On Tue, 2007-01-30 at 23:47 -0500, al davis wrote:
> Probably the best way is to write the model in Verilog-AMS.  
> Work is in progress to add that, and convert to Verilog-AMS as 
> the native language.

Are there any free tools to do Verilog-AMS currently? Are Verilog-A and
Verilog-AMS significantly different?

> Get the development snapshot of gnucap.  It supports plug-ins.  
> I do not recommend doing any models as "built-in" to gnucap.  
> Instead, do them as plugins.  Before the next stable release, 
> all existing models will move to plugins, so the core will have 
> no models.

Thats the code I've downloaded.
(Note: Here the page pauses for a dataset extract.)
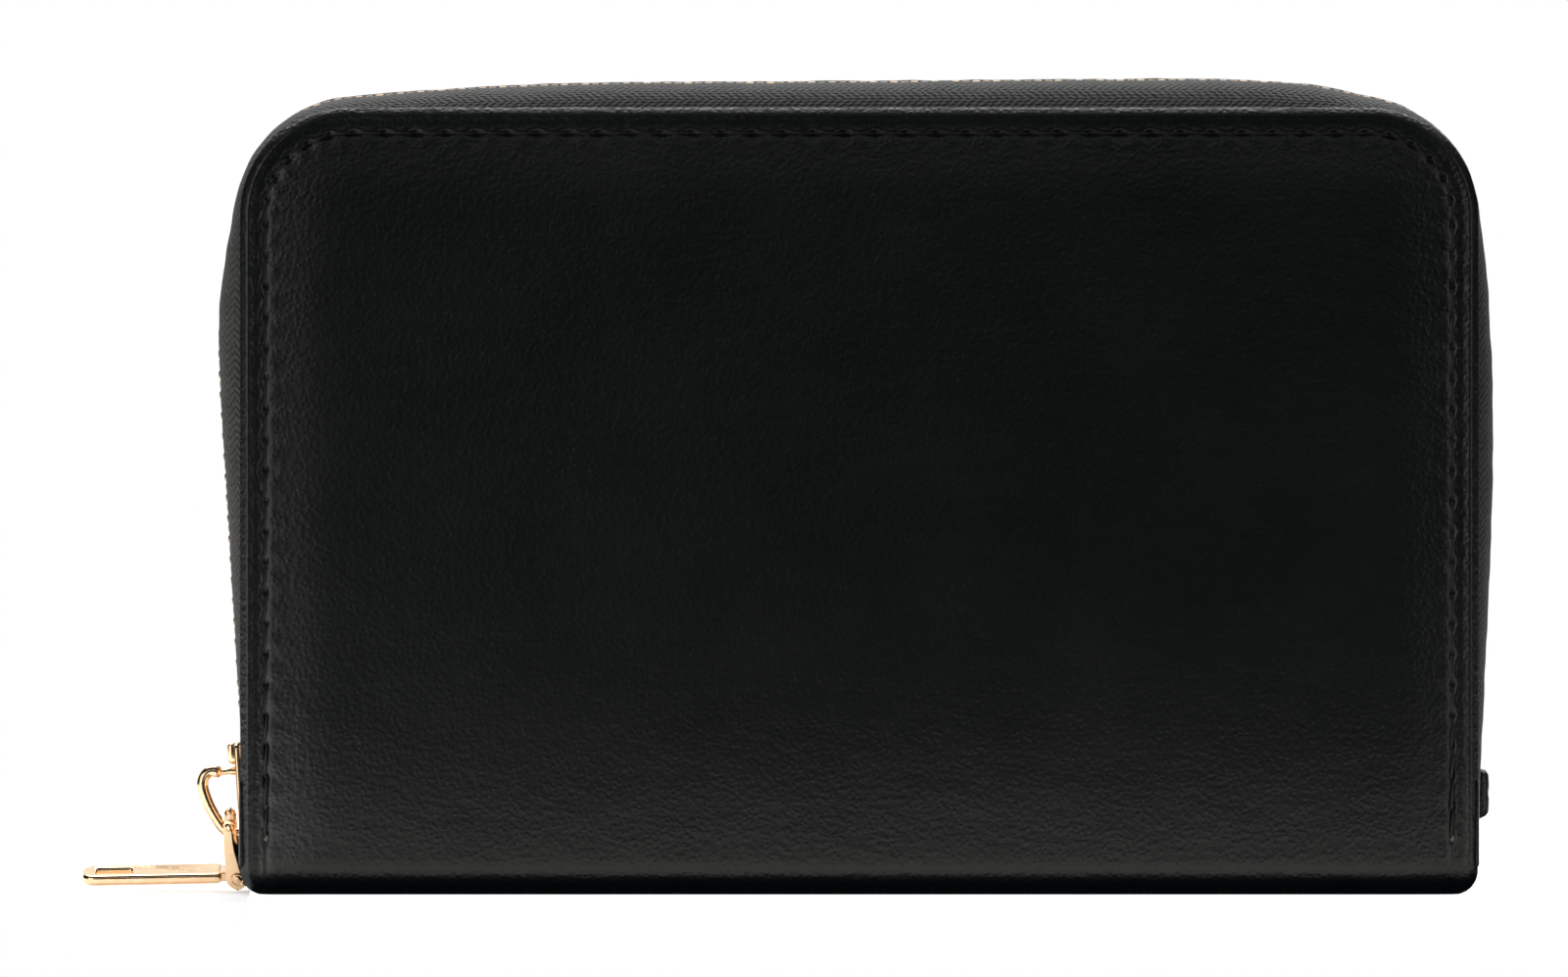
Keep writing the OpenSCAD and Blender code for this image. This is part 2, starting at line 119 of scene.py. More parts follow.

Certainly a plugin based system is a
good idea for this type of work.

> If you want to write a gnucap model, use the model compiler.  It 
> takes care of the internals, so you can do it as a mix of 
> circuit level and mathematical level.  You can make a ".model" 
> file.  The model compiler generates C++, compile that into a 
> shared-object file (.so).  Then you can attach it at run time 
> using the "attach" command, or the "-a" command line option.  
> You get all of the benefits of a built-in model, with the 
> advantage that you can maintain it separately, and keep 
> complete control.

I've had a look at the .model files (Actually, I read your technical
documentation first... the linear algebra is a little over my head, but
I basically "get" how it works.)

> Since you mentioned octave ...  You could make a plug-in that 
> makes an interface to octave.

Which way around?

An octave plugin to:

a) Control gnucap
   - batch based - like the Ruby plugin I saw?
   or
   - integrated, so octave can be used as part of the simulation steps?

b) Import data from gnucap into an octave data-structure

c) Write gnucap control files from octave


OR:

A plugin to gnucap which:

a) Can write octave's data file format(s)


I'm actually avoiding octave as much as I can.. its maths libaries are
nice, but as an interpreted language, doing real tasks in it (if they
have loops) is really slow.

Since I inherited some Matlab code, I am using octave - it makes great
glue for trying things out, but I resort to C/C++ when I hit
bottlenecks.

Numpy / Scipy have been suggested as an alternative. (For the glue).